- EXERCISE DIRECTIONS: Return the lines from the line containing "make_face()" through the line containing "if empty is" exactly. No other line should appear in the answer.

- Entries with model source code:
• • •

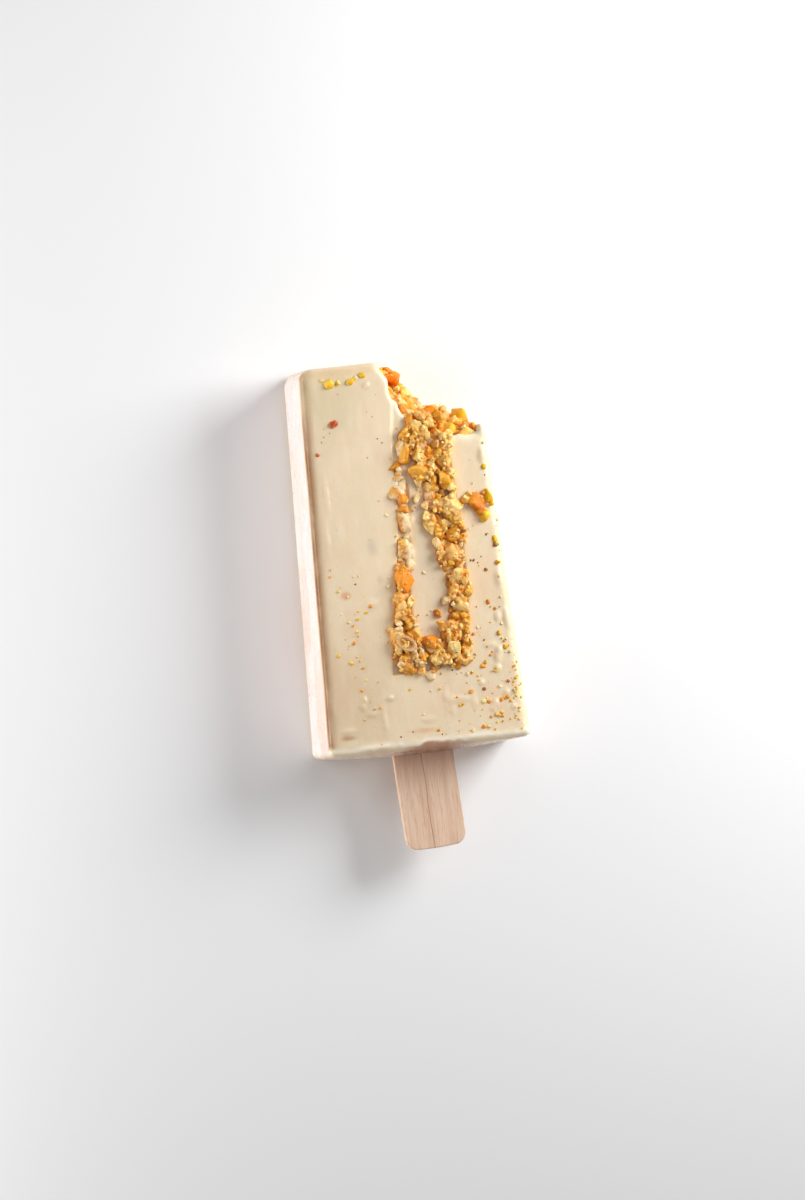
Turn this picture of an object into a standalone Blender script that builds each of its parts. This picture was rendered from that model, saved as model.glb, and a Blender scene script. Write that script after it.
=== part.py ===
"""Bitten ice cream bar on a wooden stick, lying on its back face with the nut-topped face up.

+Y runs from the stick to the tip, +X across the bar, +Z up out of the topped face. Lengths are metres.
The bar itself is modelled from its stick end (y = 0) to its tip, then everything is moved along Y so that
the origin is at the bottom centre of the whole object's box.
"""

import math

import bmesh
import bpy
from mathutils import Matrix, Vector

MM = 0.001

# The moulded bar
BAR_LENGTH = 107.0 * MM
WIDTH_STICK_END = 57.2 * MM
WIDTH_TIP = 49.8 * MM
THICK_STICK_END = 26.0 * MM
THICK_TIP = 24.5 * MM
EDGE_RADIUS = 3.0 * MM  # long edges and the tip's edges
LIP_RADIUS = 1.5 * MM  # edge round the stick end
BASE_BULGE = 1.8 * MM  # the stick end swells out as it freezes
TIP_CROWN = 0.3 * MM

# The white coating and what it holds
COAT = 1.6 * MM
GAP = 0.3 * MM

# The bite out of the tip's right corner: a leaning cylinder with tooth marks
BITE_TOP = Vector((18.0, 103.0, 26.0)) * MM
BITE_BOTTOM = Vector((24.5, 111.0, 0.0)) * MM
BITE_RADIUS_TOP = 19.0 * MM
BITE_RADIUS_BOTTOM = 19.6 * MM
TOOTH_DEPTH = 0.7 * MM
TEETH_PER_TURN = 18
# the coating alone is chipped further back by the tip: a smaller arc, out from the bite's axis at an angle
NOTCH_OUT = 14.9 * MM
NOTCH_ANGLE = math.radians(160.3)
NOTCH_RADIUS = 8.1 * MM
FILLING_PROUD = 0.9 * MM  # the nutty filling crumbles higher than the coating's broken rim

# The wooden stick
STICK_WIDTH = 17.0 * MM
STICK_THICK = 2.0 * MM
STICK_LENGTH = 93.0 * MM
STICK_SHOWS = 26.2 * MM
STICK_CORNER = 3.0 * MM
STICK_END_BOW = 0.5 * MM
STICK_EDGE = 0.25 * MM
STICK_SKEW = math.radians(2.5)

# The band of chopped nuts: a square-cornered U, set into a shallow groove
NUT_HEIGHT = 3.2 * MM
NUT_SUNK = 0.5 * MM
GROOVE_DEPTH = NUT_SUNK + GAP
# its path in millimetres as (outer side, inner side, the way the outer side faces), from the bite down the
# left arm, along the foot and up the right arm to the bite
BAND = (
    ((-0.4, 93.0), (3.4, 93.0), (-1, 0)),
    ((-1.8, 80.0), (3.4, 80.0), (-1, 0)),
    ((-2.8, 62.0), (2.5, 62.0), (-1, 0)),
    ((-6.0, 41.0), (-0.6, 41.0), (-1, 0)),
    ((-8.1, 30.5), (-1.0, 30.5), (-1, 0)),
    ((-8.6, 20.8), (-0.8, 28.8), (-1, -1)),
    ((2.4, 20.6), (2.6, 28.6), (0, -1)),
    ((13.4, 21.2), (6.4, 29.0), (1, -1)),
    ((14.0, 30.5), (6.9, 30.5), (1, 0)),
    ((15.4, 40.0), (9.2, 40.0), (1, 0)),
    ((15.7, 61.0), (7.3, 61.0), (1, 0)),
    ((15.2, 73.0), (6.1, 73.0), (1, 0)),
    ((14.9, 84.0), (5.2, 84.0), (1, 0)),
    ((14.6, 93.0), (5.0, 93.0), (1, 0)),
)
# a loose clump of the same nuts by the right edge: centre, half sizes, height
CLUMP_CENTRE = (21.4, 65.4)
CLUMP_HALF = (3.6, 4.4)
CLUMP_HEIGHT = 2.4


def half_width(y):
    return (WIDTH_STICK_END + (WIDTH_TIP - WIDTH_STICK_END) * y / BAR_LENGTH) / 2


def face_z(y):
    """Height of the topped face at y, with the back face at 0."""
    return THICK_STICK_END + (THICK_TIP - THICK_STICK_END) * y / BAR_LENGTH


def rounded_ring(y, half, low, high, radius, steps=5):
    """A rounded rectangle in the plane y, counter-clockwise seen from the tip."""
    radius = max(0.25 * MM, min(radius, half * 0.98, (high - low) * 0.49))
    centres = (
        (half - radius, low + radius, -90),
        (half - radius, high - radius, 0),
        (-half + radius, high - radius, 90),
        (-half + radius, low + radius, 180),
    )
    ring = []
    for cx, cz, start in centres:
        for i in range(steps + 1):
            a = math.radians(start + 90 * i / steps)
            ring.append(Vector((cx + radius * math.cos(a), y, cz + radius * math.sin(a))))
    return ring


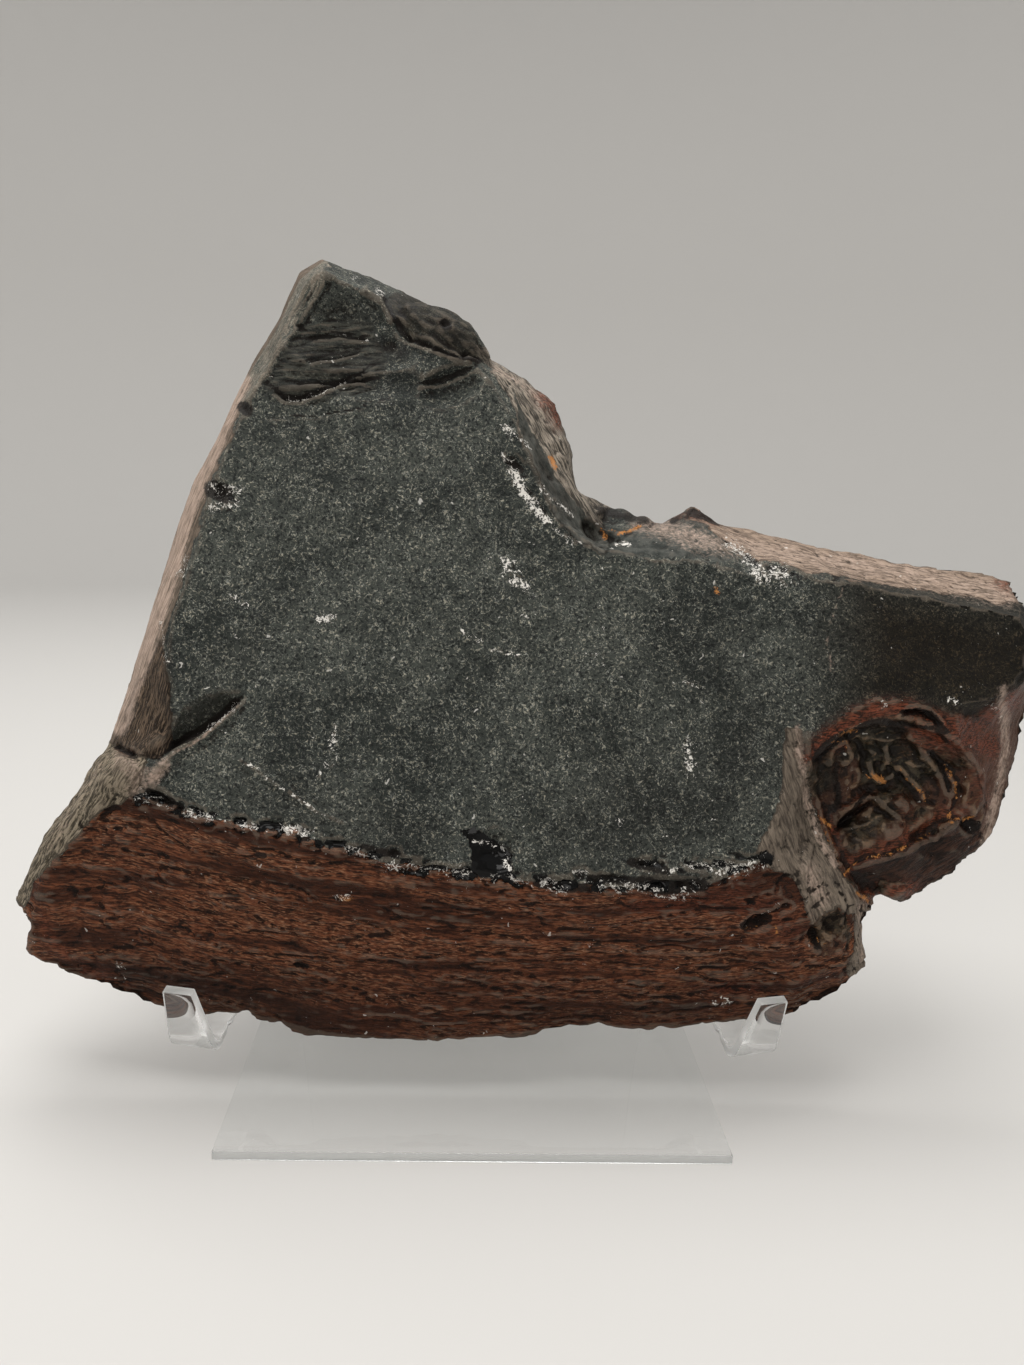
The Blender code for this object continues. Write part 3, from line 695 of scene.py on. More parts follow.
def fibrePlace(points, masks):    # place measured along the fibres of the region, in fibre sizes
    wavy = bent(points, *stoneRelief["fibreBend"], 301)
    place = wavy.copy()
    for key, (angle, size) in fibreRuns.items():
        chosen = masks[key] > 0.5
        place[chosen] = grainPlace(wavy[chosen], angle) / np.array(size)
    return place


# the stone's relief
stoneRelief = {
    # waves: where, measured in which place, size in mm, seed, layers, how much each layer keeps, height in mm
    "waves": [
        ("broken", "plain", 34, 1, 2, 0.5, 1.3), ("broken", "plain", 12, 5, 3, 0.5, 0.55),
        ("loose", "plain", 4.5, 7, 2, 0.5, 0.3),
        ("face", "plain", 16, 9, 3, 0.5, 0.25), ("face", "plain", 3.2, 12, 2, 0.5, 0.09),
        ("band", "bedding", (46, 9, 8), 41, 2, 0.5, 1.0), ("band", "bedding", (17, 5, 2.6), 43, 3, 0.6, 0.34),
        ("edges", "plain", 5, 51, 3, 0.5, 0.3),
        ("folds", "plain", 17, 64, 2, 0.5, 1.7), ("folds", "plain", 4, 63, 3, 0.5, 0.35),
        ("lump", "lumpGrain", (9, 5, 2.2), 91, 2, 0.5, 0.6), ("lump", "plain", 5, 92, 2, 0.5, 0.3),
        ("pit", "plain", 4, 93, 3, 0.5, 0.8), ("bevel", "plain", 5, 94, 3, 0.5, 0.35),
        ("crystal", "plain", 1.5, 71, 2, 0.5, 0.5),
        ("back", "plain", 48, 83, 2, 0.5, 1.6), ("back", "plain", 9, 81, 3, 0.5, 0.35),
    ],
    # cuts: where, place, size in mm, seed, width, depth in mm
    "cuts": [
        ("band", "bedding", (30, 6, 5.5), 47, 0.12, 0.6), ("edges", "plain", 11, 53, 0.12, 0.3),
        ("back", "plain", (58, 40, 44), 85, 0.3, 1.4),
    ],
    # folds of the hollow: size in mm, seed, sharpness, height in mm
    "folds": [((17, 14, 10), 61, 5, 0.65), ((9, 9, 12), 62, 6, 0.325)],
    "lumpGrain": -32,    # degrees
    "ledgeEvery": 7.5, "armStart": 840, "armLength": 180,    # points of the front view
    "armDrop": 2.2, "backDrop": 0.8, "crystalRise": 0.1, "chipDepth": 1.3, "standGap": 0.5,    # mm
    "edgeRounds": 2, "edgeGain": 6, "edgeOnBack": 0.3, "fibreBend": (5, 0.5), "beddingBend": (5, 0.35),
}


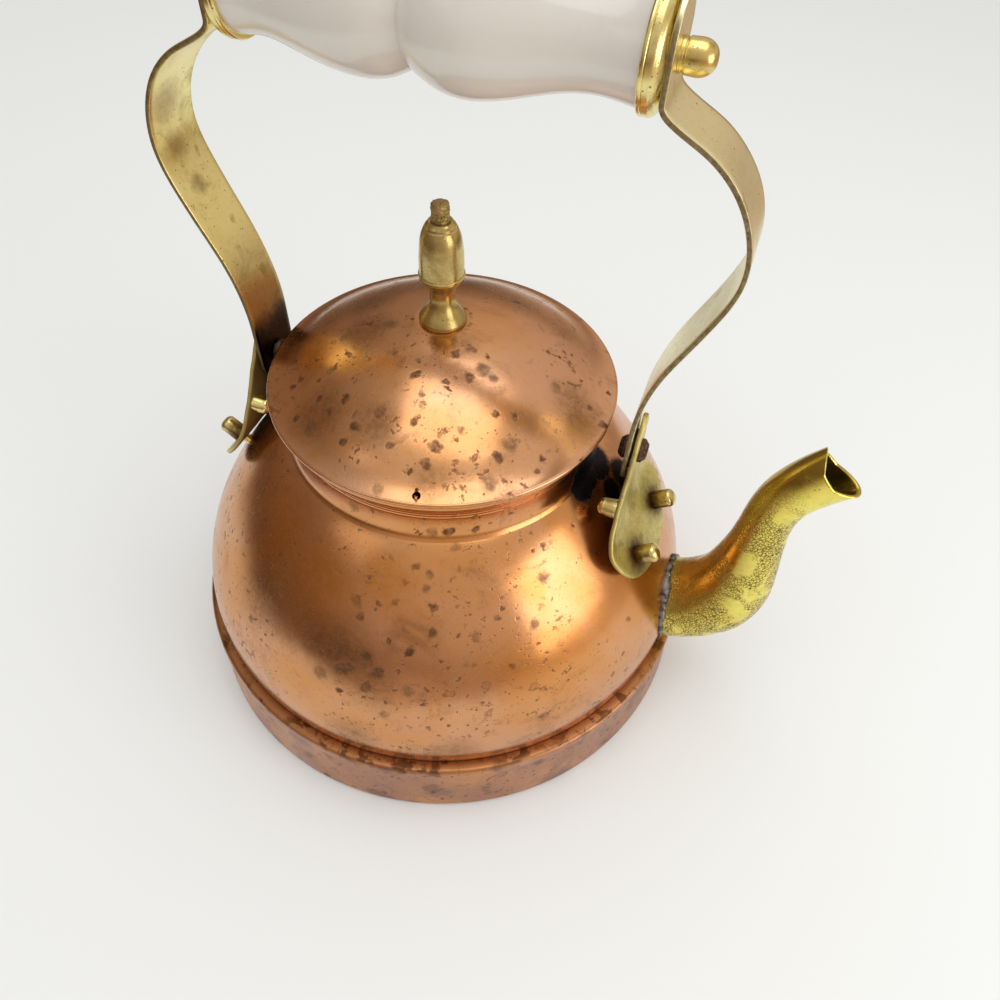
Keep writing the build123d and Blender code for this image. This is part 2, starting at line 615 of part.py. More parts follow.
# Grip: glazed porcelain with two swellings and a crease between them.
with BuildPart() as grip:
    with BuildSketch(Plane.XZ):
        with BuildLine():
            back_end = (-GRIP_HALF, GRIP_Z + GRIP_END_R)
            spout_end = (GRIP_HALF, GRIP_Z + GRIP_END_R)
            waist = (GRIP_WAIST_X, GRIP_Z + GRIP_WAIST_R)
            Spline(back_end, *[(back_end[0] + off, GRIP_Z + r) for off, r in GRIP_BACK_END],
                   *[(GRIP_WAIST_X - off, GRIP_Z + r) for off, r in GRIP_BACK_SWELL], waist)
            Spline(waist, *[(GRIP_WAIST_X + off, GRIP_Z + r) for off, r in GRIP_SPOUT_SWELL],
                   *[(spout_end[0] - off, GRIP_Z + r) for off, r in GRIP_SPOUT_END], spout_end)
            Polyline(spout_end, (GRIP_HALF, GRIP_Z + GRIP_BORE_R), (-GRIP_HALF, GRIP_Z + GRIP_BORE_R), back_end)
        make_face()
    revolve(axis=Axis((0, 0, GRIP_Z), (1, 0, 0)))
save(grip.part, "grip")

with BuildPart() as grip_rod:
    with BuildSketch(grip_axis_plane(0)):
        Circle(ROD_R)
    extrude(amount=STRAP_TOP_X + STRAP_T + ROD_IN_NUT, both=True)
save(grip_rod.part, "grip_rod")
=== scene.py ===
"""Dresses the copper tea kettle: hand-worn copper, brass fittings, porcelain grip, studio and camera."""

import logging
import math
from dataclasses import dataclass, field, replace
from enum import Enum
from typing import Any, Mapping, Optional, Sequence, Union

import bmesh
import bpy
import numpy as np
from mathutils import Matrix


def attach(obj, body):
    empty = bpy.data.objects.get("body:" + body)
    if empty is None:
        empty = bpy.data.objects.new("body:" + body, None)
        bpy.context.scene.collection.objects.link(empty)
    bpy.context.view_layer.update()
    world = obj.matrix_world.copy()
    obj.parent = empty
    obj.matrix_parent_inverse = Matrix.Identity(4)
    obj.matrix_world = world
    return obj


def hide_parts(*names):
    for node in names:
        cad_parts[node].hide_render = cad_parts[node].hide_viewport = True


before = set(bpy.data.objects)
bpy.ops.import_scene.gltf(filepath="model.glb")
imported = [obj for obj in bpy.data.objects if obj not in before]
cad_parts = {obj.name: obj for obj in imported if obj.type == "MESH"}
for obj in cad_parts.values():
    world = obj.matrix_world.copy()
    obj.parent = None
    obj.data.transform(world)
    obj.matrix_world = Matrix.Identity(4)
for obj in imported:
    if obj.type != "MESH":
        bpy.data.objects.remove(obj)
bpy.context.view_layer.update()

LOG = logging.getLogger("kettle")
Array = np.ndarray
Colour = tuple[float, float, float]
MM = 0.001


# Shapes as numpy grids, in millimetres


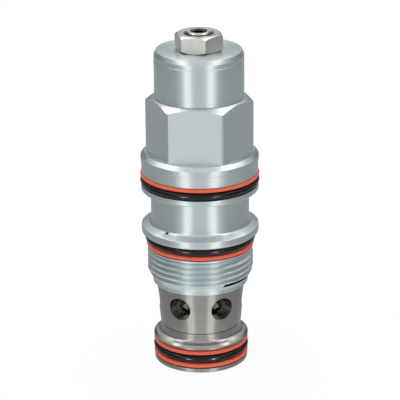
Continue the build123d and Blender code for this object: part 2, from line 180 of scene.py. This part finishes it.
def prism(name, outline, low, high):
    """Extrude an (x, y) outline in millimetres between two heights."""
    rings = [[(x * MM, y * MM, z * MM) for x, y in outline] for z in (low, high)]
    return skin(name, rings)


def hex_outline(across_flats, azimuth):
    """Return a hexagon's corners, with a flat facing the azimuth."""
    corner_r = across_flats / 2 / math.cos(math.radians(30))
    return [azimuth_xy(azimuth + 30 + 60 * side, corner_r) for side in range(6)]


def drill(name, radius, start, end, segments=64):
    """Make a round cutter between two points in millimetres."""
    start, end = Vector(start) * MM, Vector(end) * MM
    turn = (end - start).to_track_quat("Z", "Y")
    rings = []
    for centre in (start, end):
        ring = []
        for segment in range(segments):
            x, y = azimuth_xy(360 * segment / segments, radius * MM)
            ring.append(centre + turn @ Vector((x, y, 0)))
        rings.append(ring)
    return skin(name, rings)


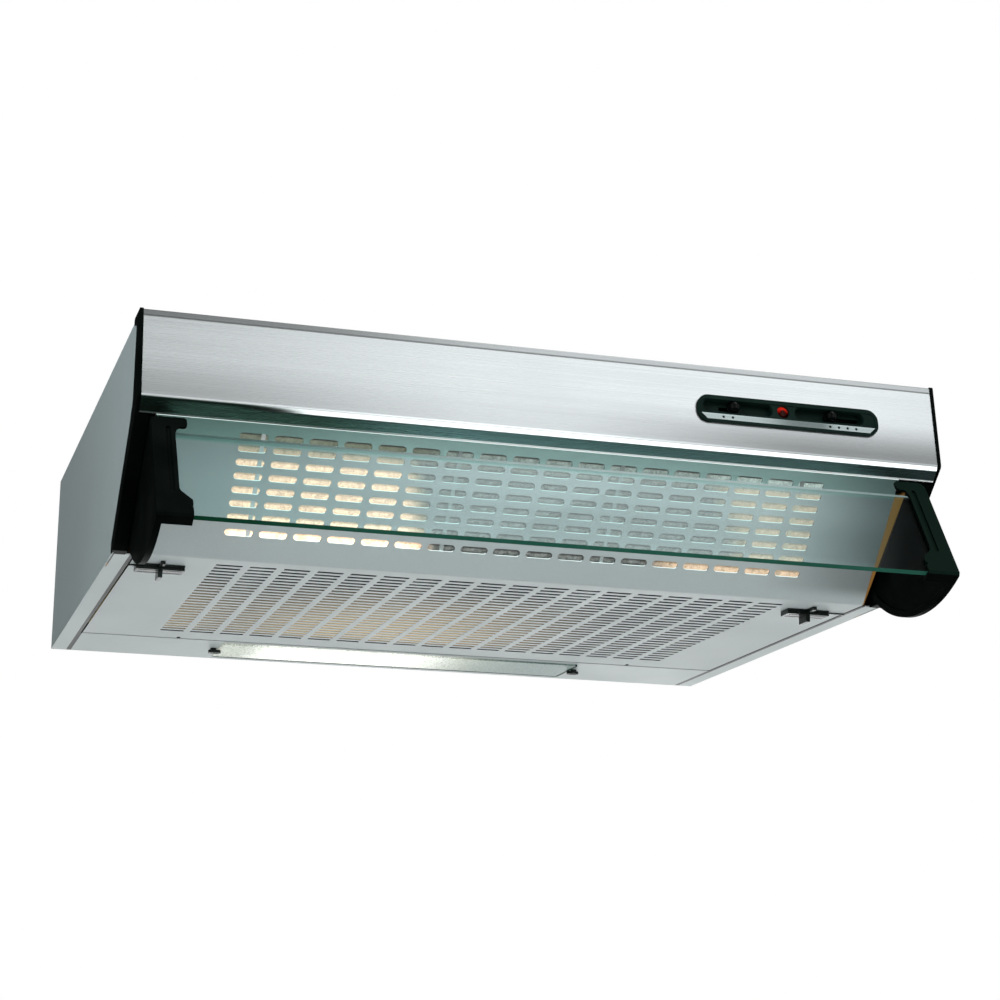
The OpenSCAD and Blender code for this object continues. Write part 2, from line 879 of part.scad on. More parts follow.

• • •

- EXERCISE ANSWER:
        make_face()
    revolve(axis=Axis((0, 0, GRIP_Z), (1, 0, 0)))
save(grip.part, "grip")

with BuildPart() as grip_rod:
    with BuildSketch(grip_axis_plane(0)):
        Circle(ROD_R)
    extrude(amount=STRAP_TOP_X + STRAP_T + ROD_IN_NUT, both=True)
save(grip_rod.part, "grip_rod")
=== scene.py ===
"""Dresses the copper tea kettle: hand-worn copper, brass fittings, porcelain grip, studio and camera."""

import logging
import math
from dataclasses import dataclass, field, replace
from enum import Enum
from typing import Any, Mapping, Optional, Sequence, Union

import bmesh
import bpy
import numpy as np
from mathutils import Matrix


def attach(obj, body):
    empty = bpy.data.objects.get("body:" + body)
    if empty is None:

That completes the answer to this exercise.